◆ TASK TO COMPLETE
Begin with the first line of the listing and quote every line through the one containing "# floor of the same pastry, with few steps."; give only those lines.

◆ MATERIAL SHOWN
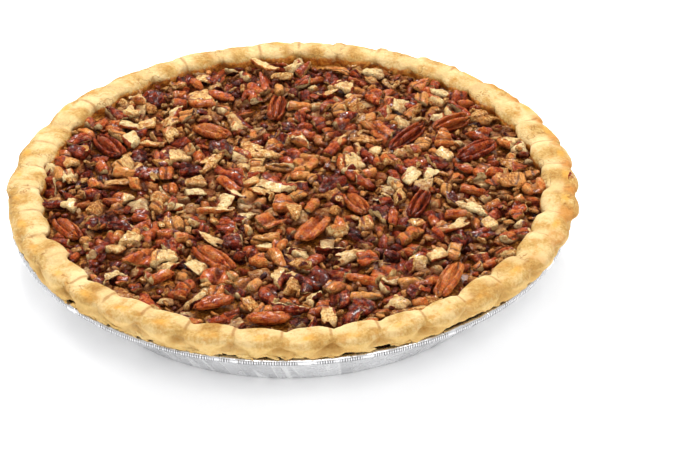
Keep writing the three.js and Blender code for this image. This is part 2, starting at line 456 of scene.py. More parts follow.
# %% [markdown]
# ## The shell under the filling
# The rest of the shell is hidden between the tin and the filling. It is a plain turned wall and
# floor of the same pastry, with few steps.

# %% Shell
shell = turned("pastry_shell", [
    (0, 0.9), (97.8, 0.9), (99.4, 2.0), (116.9, 26.6), (120.0, 28.9), (119.0, 31.0),
    (116.2, 30.0), (98.0, 5.0), (0, 5.0),
], 96)
take(shell)
bpy.ops.object.shade_smooth_by_angle(angle=math.radians(40))
for o in (crust, loose, shell):
    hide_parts("pastry_crust")
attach(shell, "root")

# %% [markdown]
# ## The custard
# The filling is syrup, butter and egg, baked into a glossy amber jelly. It shows as a band
# round the nuts at the back and as wet gaps between them. Its top has many rows, so that soft
# lumps can be pressed into it, and it climbs a little where it meets the pastry.

# %% Custard
top_rows = 64
custard_top = []
for i in range(top_rows + 1):
    radius = 117.0 * (1 - i / top_rows)
    climb = 0.9 * max(0.0, (radius - 112.6) / 3.4) ** 2
    custard_top.append((radius, CUSTARD_TOP / MM - 0.25 + min(climb, 1.3)))
custard = turned("custard", [
    (0, 5.3), (97.6, 5.3), (115.0, 29.4), (117.0, 30.2), *custard_top,
], 260)
roughen(custard, "custard lumps", 9 * MM, 0.9 * MM)
roughen(custard, "custard skin", 2.6 * MM, 0.22 * MM)
smooth(custard)
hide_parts("custard_filling")
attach(custard, "root")

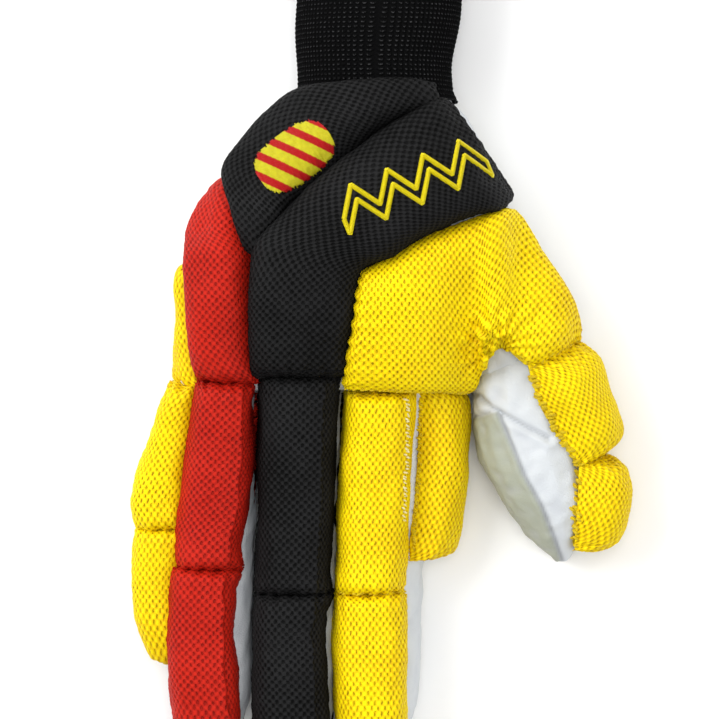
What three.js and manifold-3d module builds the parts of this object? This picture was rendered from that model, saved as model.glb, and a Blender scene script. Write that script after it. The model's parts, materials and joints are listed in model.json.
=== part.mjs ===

◆ EXERCISE RESULT
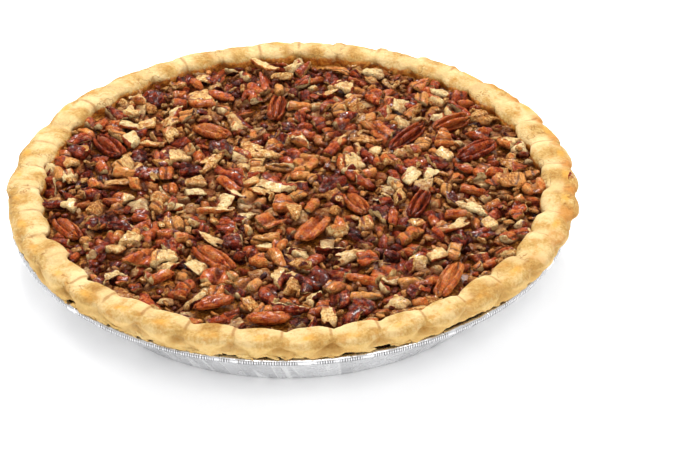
Keep writing the three.js and Blender code for this image. This is part 2, starting at line 456 of scene.py. More parts follow.
# %% [markdown]
# ## The shell under the filling
# The rest of the shell is hidden between the tin and the filling. It is a plain turned wall and
# floor of the same pastry, with few steps.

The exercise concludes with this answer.